Biscayne National Park
BOAT PARTY: Bordering Miami, Biscayne has many marine habitats to explore, including mangroves, coral reefs and sea grass meadows. © Nick Hall

“I just remember being completely in awe of the trees,” says E.J. Remson, the Conservancy’s senior program manager in California, recalling his first visit as a child to SEQUOIA NATIONAL PARK, home of many of the world’s largest trees. Giant sequoia trees, whose trunks can be more than 100 feet around, are the towering gems of California’s protected lands.

Together, California’s parks illustrate how the state is “one of the most biodiverse places in the world,” says Remson, a nearly lifelong Californian who is working to create conservation corridors that help connect many large natural areas.

“It’s amazing how you can be in the most populous state in the country and then be out backpacking and not see anyone for a couple days—just get away and sleep in a place where you can hear your heart beat at night,” says Remson, who credits the state’s nine national parks with inspiring many Californians to be supportive of conservation and the designation of additional parklands. California has both the most national parks and the newest one—Pinnacles National Park, created in 2013. “I think we look at those parks as some of the things of which we are most proud.”
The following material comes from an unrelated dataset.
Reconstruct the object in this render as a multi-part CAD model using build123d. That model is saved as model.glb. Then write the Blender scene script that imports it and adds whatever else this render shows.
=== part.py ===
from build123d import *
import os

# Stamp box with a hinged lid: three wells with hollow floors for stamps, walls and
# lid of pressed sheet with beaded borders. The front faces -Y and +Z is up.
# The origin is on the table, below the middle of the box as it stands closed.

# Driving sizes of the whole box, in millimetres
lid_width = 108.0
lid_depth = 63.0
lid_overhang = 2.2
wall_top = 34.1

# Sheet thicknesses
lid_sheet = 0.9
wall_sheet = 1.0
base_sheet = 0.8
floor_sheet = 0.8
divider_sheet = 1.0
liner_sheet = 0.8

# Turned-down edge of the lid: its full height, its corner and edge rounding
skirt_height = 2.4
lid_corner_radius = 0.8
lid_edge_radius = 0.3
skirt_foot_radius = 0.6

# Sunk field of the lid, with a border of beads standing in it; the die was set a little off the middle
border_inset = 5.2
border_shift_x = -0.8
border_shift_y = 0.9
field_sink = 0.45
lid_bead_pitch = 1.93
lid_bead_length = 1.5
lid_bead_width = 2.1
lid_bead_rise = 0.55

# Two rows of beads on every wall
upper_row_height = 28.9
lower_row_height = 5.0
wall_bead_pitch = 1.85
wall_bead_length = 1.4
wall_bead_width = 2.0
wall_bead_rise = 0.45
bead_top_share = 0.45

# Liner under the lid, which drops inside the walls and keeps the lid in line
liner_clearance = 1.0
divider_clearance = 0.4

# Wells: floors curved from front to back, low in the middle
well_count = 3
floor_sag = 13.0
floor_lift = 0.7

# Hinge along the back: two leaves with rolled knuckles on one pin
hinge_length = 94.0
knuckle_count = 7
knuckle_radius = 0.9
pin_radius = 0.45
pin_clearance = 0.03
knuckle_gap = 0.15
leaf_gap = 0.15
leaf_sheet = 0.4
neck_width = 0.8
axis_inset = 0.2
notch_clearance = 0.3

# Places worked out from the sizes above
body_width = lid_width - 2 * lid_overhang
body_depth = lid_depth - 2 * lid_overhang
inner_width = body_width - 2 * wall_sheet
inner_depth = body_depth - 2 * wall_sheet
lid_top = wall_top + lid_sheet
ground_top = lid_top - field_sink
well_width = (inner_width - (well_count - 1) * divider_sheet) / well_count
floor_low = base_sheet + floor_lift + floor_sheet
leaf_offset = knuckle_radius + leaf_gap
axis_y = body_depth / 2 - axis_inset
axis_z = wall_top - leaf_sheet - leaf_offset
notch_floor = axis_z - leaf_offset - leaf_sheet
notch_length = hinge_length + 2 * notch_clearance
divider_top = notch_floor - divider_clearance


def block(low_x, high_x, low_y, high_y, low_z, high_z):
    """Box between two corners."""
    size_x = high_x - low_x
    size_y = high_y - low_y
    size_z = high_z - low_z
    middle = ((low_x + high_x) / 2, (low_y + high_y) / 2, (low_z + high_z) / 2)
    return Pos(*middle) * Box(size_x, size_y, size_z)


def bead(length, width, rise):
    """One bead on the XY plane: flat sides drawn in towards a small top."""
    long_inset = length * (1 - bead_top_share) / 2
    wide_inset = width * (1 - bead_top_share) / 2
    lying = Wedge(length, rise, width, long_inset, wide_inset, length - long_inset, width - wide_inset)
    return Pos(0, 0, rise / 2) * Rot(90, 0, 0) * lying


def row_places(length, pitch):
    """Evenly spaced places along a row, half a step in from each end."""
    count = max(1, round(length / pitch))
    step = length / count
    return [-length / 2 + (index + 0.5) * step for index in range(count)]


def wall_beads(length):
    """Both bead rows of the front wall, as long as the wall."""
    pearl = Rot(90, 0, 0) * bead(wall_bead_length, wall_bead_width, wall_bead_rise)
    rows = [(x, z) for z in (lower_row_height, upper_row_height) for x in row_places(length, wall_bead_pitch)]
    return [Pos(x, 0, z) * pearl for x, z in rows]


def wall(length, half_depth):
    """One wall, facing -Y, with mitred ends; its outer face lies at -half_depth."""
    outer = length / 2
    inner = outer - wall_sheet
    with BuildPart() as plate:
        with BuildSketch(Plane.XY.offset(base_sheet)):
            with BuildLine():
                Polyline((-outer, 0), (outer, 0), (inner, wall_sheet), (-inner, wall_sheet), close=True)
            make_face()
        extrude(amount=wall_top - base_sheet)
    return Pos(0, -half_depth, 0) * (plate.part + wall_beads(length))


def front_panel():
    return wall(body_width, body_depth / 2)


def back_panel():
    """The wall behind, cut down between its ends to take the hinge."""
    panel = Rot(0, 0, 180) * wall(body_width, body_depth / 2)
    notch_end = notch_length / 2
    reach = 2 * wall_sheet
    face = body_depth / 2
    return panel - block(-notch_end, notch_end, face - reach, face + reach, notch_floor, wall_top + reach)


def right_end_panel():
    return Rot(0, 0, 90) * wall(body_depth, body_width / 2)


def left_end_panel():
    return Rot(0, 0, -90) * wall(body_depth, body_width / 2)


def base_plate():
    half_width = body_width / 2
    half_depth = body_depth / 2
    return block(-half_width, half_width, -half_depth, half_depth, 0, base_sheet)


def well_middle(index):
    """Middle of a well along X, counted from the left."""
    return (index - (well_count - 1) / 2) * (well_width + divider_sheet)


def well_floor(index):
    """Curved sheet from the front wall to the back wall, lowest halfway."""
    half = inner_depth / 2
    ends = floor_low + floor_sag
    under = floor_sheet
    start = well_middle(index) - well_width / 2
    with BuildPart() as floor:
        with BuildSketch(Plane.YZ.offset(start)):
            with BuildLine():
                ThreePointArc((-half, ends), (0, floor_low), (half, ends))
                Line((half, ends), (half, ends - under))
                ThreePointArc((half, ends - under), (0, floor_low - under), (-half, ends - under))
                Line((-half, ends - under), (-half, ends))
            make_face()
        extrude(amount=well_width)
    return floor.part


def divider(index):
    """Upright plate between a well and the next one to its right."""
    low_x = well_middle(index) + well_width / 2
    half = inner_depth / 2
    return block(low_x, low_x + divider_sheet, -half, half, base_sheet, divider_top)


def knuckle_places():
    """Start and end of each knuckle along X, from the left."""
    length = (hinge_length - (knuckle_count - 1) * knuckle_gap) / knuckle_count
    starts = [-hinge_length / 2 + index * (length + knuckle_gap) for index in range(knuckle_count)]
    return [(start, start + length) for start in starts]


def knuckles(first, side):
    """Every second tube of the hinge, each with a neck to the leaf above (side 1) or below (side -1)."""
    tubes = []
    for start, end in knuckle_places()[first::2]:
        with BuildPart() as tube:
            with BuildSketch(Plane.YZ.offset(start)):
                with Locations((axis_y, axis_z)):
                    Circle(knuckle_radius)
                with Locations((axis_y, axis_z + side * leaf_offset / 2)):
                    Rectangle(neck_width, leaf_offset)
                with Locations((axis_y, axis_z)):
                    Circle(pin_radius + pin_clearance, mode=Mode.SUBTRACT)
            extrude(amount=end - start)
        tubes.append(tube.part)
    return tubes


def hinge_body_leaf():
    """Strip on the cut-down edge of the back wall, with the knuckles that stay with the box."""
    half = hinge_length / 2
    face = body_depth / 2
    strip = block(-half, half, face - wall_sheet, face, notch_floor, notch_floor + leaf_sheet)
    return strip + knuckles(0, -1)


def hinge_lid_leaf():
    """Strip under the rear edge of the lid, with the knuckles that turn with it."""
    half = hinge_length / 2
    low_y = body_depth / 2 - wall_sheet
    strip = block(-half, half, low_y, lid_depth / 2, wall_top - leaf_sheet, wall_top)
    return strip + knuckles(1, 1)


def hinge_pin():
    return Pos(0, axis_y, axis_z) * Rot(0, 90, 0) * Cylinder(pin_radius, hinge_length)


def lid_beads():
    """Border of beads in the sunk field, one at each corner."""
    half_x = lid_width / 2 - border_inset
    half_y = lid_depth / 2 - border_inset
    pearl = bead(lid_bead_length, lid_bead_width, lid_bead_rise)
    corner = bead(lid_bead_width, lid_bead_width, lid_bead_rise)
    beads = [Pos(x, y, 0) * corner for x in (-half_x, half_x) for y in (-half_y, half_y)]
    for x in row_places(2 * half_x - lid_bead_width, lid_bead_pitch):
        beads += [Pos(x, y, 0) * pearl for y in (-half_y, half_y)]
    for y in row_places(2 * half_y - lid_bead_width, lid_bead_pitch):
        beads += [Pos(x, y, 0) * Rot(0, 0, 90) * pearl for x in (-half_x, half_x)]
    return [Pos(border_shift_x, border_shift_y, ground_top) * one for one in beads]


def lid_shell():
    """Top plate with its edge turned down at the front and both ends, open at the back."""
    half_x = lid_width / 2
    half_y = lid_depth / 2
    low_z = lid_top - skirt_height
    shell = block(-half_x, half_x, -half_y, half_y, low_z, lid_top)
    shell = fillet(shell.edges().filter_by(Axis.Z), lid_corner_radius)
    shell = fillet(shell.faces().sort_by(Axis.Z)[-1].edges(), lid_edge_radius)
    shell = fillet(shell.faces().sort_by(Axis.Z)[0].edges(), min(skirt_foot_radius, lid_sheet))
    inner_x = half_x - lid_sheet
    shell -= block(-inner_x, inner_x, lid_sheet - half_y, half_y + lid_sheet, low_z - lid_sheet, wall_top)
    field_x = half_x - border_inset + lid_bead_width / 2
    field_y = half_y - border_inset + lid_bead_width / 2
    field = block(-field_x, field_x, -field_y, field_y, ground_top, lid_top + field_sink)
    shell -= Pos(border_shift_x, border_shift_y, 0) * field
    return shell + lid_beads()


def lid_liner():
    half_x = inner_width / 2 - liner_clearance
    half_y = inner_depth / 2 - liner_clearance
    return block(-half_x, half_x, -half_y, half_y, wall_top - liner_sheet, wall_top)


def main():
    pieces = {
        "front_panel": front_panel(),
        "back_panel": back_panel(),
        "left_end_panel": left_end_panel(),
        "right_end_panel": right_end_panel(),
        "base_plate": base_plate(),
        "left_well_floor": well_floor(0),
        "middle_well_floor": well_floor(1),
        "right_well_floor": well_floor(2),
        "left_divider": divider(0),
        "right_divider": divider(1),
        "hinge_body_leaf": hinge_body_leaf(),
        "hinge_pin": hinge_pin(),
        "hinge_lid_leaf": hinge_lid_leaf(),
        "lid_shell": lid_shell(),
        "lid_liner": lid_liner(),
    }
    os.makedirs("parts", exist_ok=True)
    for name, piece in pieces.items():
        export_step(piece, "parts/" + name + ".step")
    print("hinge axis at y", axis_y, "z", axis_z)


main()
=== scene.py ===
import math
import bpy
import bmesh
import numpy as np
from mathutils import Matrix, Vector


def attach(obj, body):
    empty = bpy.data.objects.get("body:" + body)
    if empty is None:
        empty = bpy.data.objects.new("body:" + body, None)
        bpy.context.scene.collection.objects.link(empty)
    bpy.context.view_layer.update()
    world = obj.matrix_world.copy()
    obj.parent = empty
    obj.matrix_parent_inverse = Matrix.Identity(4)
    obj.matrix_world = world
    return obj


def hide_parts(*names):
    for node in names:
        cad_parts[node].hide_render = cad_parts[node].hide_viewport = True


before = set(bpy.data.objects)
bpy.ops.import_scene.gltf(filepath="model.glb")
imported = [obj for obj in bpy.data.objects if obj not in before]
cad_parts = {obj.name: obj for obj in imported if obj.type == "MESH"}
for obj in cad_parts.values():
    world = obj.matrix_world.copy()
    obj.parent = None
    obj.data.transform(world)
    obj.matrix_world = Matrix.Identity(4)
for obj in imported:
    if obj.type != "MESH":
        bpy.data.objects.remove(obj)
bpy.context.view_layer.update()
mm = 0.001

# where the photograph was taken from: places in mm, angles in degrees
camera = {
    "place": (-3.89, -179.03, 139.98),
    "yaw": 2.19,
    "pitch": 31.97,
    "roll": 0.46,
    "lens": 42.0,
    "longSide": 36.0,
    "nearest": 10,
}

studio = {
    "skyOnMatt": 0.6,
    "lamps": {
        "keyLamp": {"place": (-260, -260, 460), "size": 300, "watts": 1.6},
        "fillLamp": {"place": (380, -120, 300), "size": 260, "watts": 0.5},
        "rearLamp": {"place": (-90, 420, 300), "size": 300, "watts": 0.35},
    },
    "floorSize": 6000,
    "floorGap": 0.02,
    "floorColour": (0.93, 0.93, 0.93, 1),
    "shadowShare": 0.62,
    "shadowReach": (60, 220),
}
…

“When you go to Sequoia and you see the wildlife and see those incredible trees,” Remson says, “there is no person that can walk away untouched by the beauty of nature and the learning experience the park offers.”

Sequoia National Park
SIZED UP: The Giant Forest in Sequoia showcases the park’s namesake trees, including General Sherman, the biggest tree in the world by volume. © Nick Hall

Caitlin Carroll is a former Nature Conservancy magazine editor. She is the director of Painted City, a documentary about the murals of Washington, D.C., which won best documentary short at the 2017 D.C. Independent Film Festival.